The following case studies demonstrate how an investment process grounded in fundamental credit research can add value in long-corporate liability-hedging portfolios. Such a process can uncover companies that are candidates for credit ratings upgrades and identify those at risk of a downgrade.

Sherwin-Williams (SHW): Another Merger, Another Credit Downgrade – Ratings Migrate from A to Baa

Issuers within the investment-grade chemical sector are participating in an elevated wave of merger and acquisition activity: Sherwin-Williams acquiring Valspar, Dow Chemical merging with DuPont, Bayer AG bidding for Monsanto. In each transaction, an A-rated issuer will sacrifice its credit ratings by taking advantage of low-cost debt financing in order to gain scale and reduce expenses. While these mergers have been well received by shareholders and rewarded with strong equity returns, creditors have not fared as well.

Sherwin-Williams is one of the largest paint and coatings companies worldwide. Its strong brand and extensive distribution network of over 4,100 stores provides the company a significant competitive advantage. SHW has a track record of steady organic growth, elevated margins, and consistent free cash flow. In 2016, however, SHW announced the $11 billion acquisition of Valspar – a merger intended to improve both product and geographic diversity. Prior to the merger, SHW maintained a strong balance sheet with less than 1x leverage (Debt/EBITDA) and solid A ratings. Yet the company aggressively chose to fund the entire purchase of Valspar with debt, causing leverage to spike to over 4x. This shift in financial policy, coupled with a now weaker balance sheet, resulted in Moody’s downgrading SHW’s rating four notches, from A2 to Baa3, between merger announcement and close. Since January 2016, SHW’s 30-year credit spreads have widened over 70 basis points relative to their A-rated long-corporate peers. This has resulted in a -11% relative return, which demonstrates the equity-like volatility these credit events can inject into liability-hedging portfolios.

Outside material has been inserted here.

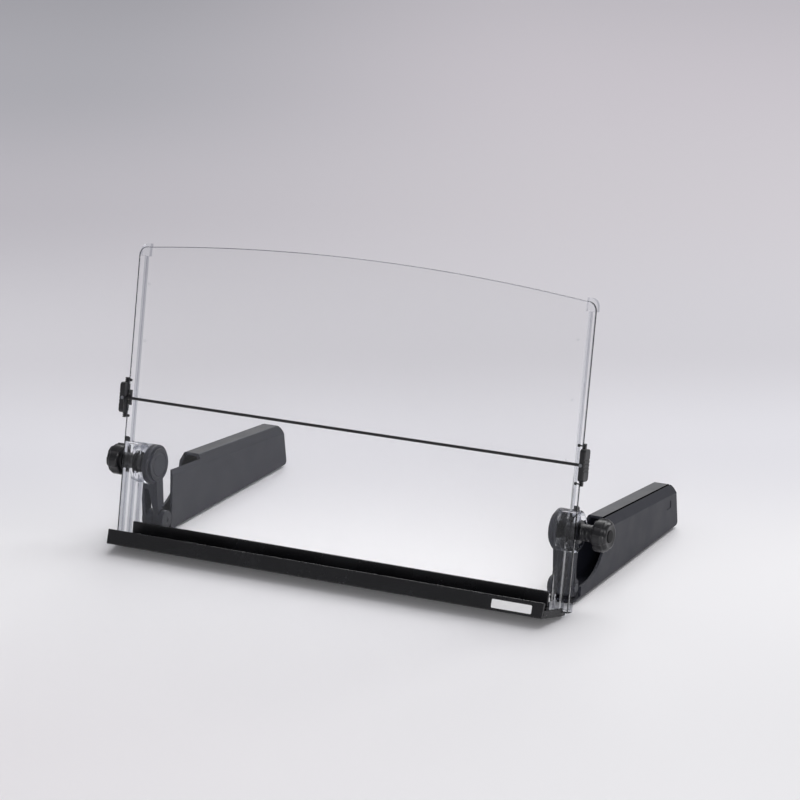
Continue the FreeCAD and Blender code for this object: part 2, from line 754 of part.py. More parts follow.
def dowel_places():
    """Where the dowels stand inside the leg, as (y, z)."""
    places = []
    for share in dowel_place_shares:
        y = share * leg_reach
        places.append((y, leg_bottom + dowel_height_share * (top_line(y) - leg_bottom)))
    return places


def leg_dowels():
    """Dowels that line up the shells of both legs."""
    return both_sides([round_bar(dowel_radius, boss_meeting - dowel_half, boss_meeting + dowel_half, y, z)
                       for y, z in dowel_places()])


def rubber_feet():
    """Two rubber pads under each leg."""
    middle = (leg_inner + leg_outer) / 2
    half = foot_width / 2
    pads = []
    for start in (sole_front + foot_toe_margin, leg_reach - foot_end_margin - foot_length):
        outline = rectangle(middle - half, middle + half, start, start + foot_length)
        pads.append(plan_prism(outline, desk, leg_bottom, [foot_radius] * 4))
    return both_sides(pads)


def pieces():
    """All pieces by name, about the hub axis at the rest tilt."""
    inner_shell, outer_shell = leg_shells()
    leant = {
        "clear_panel": clear_panel(),
        "document_tray": document_tray(),
        "sheet_clips": Part.Compound(sheet_clips()),
        "blank_label": blank_label(),
        "guide_studs": Part.Compound(guide_studs()),
        "guide_stops": Part.Compound(guide_stops()),
        "guide_rod": guide_rod(),
        "slider_pins": Part.Compound(slider_pins()),
        "rod_screws": Part.Compound(rod_screws()),
    }
    upright = {
        "leg_dowels": Part.Compound(leg_dowels()),
        "rubber_feet": Part.Compound(rubber_feet()),
        "toe_pins": Part.Compound(both_sides([toe_pin()])),
        "clamp_bolts": Part.Compound(both_sides([clamp_bolt()])),
        "hub_washers": Part.Compound(hub_washers()),
    }
    leant_pairs = {"side_rail": side_rail(), "slider": slider()}
    upright_pairs = {
        "leg_inner_shell": inner_shell,
        "leg_outer_shell": outer_shell,
        "arm": arm(),
        "hub_cap": hub_cap(),
        "knob": knob(),
        "knob_insert": knob_insert(),
        "knob_cap": knob_cap(),
    }
    for pairs, singles in ((leant_pairs, leant), (upright_pairs, upright)):
        for name, shape in pairs.items():
            singles["right_" + name] = shape
            singles["left_" + name] = mirrored(shape)
    made = {name: tilted(shape) for name, shape in leant.items()}
    made.update(upright)
    return made


def main():
    """Move the holder onto its origin and write one file for each piece."""
    os.makedirs("parts", exist_ok=True)
    made = pieces()
    boxes = [shape.optimalBoundingBox(False) for shape in made.values()]
    middle = (min(box.YMin for box in boxes) + max(box.YMax for box in boxes)) / 2
    for name, shape in sorted(made.items()):
        placed = shape.copy()
        placed.translate(Vector(0, -middle, -desk))
        placed.exportStep("parts/" + name + ".step")
        print(name, len(placed.Solids), "solids", placed.isValid(), round(placed.Volume, 1))
    print("hub axis at y", round(-middle, 4), "z", round(-desk, 4))
    print("toe axis at y", round(toe_behind_hub - middle, 4), "z", toe_axis_height)


main()
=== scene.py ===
"""Looks of a desk copy holder with a line guide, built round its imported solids.

A clear panel with a black tray hangs by two clear rails on a pair of arms, and the arms
stand in two charcoal legs. A thin rod between two sliders marks a line on the panel.
Each sub-assembly is a class that builds its visible pieces and dresses them. All places
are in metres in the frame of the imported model, and small sizes are given in millimetres.
"""

import json
import logging
import math
from collections.abc import Callable
from dataclasses import dataclass
from enum import Enum

import bmesh
import bpy
from mathutils import Matrix, Vector


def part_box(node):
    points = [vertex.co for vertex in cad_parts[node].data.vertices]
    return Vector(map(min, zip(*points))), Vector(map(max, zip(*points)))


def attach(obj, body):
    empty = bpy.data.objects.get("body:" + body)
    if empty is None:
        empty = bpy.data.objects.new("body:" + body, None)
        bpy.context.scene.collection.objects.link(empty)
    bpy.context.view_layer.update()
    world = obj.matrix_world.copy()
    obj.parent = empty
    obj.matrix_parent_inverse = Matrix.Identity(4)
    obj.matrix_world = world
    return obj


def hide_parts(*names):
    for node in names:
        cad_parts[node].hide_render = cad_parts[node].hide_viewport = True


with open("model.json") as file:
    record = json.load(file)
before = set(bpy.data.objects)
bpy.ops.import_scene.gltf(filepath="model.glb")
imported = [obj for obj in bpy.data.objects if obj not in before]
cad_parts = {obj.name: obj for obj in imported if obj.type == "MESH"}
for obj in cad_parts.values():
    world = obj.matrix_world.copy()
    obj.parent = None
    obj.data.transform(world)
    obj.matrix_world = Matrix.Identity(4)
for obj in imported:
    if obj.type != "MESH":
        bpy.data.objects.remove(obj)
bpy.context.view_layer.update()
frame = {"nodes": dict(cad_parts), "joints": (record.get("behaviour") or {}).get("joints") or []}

log = logging.getLogger("copy_holder")

MM_PER_METRE = 1000
# Points nearer than this are one point, and faces that turn by less than this are one face.
WELD_DISTANCE = 1e-6
FLAT_ANGLE = math.radians(0.4)
# Edges that turn by more are eased. The wider angles leave the steps of round pieces alone.
CREASE_ANGLE = math.radians(28)
GRIP_ANGLE = math.radians(40)
SQUARE_ANGLE = math.radians(60)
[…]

We believe a robust fundamental research process – one that properly assessed the risks of merger activity in the sector and accurately identified management’s intentions to utilize SHW’s under-levered balance sheet to drive shareholder returns – could have prevented investment in this security. Actively managing credit risk in long-duration portfolios is crucial to avoiding ratings downgrades and ensuring the liability hedge is effective in reducing funded status volatility.

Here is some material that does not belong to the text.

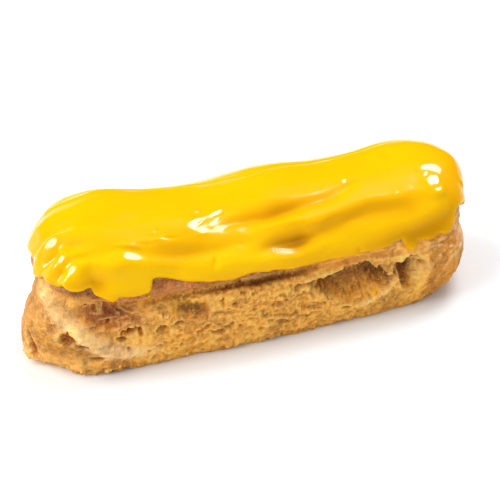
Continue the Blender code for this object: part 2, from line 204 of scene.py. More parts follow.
def bar(p, half_width, centre, half_height, squareness, end_share=1.0):
    """Distance to a bar with rounded ends, laid along the spine; negative inside."""
    x, z = p[..., 0], p[..., 2] - centre
    past = x - np.clip(x, SPINE_LEFT, SPINE_RIGHT)
    along = half_width * end_share * past / np.where(past < 0, END_LEFT, END_RIGHT)
    across = p[..., 1] - bow(x)
    reach = (np.abs(along) ** END_SQUARENESS
             + np.abs(across) ** END_SQUARENESS) ** (1 / END_SQUARENESS)
    share = ((reach / half_width) ** squareness
             + np.abs(z / half_height) ** squareness) ** (1 / squareness)
    return np.hypot(reach, z) * (share - 1) / np.maximum(share, 1e-6)


def swell(p, places):
    total = np.zeros(p.shape[:-1])
    for centre, reach, amount in places:
        total += amount * MM * bump(length(p - np.array(centre) * MM) / (reach * MM))
    return total


def crown_body(p):
    height = crown_top(p[..., 0]) - CROWN_CENTRE
    body = bar(p, CROWN_HALF_WIDTH, CROWN_CENTRE, height, CROWN_SQUARENESS, CROWN_END_SHARE)
    return body - swell(p, CROWN_SWELLS)


def whole_loaf(p):
    """The loaf before its bubbles burst."""
    x = p[..., 0]
    lift = LIFT_HEIGHT * np.clip((x - LIFT_START) / LIFT_REACH, 0, 1) ** 2
    lifted = p - lift[..., None] * (0, 0, 1)
    base = bar(lifted, BASE_HALF_WIDTH, BASE_CENTRE, BASE_HALF_HEIGHT, BASE_SQUARENESS)
    base = base - swell(p, BASE_SWELLS)
    crown = smooth_max(crown_body(p), LIP_HEIGHT - p[..., 2], LIP_BLEND)
    joined = ramp(x, 10 * MM, 20 * MM) + ramp(-x, 38 * MM, 48 * MM)
    return smooth_min(base, crown, (0.5 + 2.2 * joined * (p[..., 1] < 0)) * MM)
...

Exhibit 5: Spread of Sherwin-Williams versus Long Corporate Index

Debt-Funded Acquisition Results in Ratings Downgrade and Significant Spread Widening

Spread of Sherwin-Williams versus Long Corporate Index Chart | Janus Henderson Investors

Source: Janus Henderson Fixed Income.

Raymond James (RJF): Building Scale While Maintaining a Conservative Balance Sheet Leads to a Ratings Upgrade

Founded in 1962, Raymond James Financial is a leading financial services company, but is generally under-followed among credit investors. Over the last several years, RJF has strategically diversified its revenue base, favoring more stable, recurring revenues provided by its Bank and Private Client Group. The company’s management team has typically taken a conservative stance with its balance sheet and emphasized decreasing its risk profile. Priority was placed on receiving a ratings upgrade, predominately by strengthening the resiliency of its operations through scale. Yet, as a credit investor, the strategy by which scale is achieved is an important factor to consider.

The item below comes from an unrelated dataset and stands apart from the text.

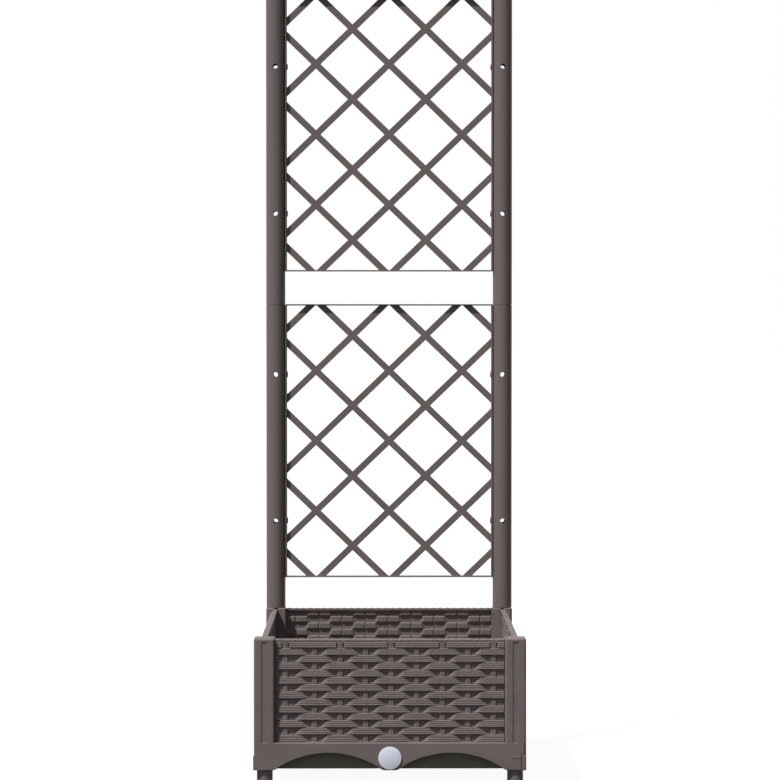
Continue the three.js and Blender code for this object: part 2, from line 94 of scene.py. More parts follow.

Too often, in an effort to grow quickly, companies engage in expensive, debt-funded acquisitions that can increase a company’s risk profile and jeopardize credit ratings. In the case of RJF, understanding management’s values, intentions and strategy to achieve scale was essential in discerning how the company would grow its business. Through steady, deliberate actions, the company focused on organic growth and modest acquisitions that did not jeopardize its conservative leverage targets and financial risk profile.

While these improvements strengthened the issuer’s fundamentals, they were also key criteria that contributed to a ratings upgrade. In 2016, RJF issued a 30-year bond at a spread of 290 basis points. In the spring of 2017, Moody’s placed RJF on review for an upgrade from its Baa2 rating in recognition of the enhancements, and S&P raised RJF’s rating from BBB to BBB+. Since issuance, the credit spread on the long-term bond declined to 190 basis points, leading to an attractive excess return of over 8% compared to the long credit index.

In the case of RJF, navigating a change in ratings is acutely connected to not only understanding the fundamentals of a business, but also understanding and managing around management’s intentions. A keen bottom-up, fundamental approach, in combination with a forward-looking investment focus, is critical to capturing the outperformance associated with a ratings upgrade.

Exhibit 6: Spread of Raymond James Financial versus Long Corporate Index

Dedication to a Conservative Balance Sheet Leads to Ratings Upgrade and Tighter Spreads

Spread of Raymond James Financial versus Long Corporate Index Chart | Janus Henderson Investors

Source: Janus Henderson Fixed Income.

Conclusion

The recent recovery in funded status and rising interest rates may provide an opportunity for plan sponsors to adopt LDI strategies or transition along their glide path. As funded status improves, corporate plan sponsors will continue to evaluate the shift from return-seeking assets to liability-hedging assets. While non-corporate instruments provide the necessary duration exposure, they often add to funded status volatility. High quality, long-corporate bonds can be a more effective solution and should play an increasingly important role in LDI; however, they come with risks that must be actively managed. Investment managers who use fundamental research can avoid downgrades while identifying companies with improving credit quality to capitalize on credit ratings upgrades. We believe that actively managed long-credit portfolios are an optimal solution to hedging pension liabilities while mitigating downside risk and uncovering attractive risk-adjusted return opportunities.


  1. Bonds that witness credit downgrades would be included in the current month for the calculation of the average yield in discounting pension liabilities; however, the downgraded bonds would no longer be eligible for the yield calculation in subsequent months because they no longer meet the minimum credit rating criteria.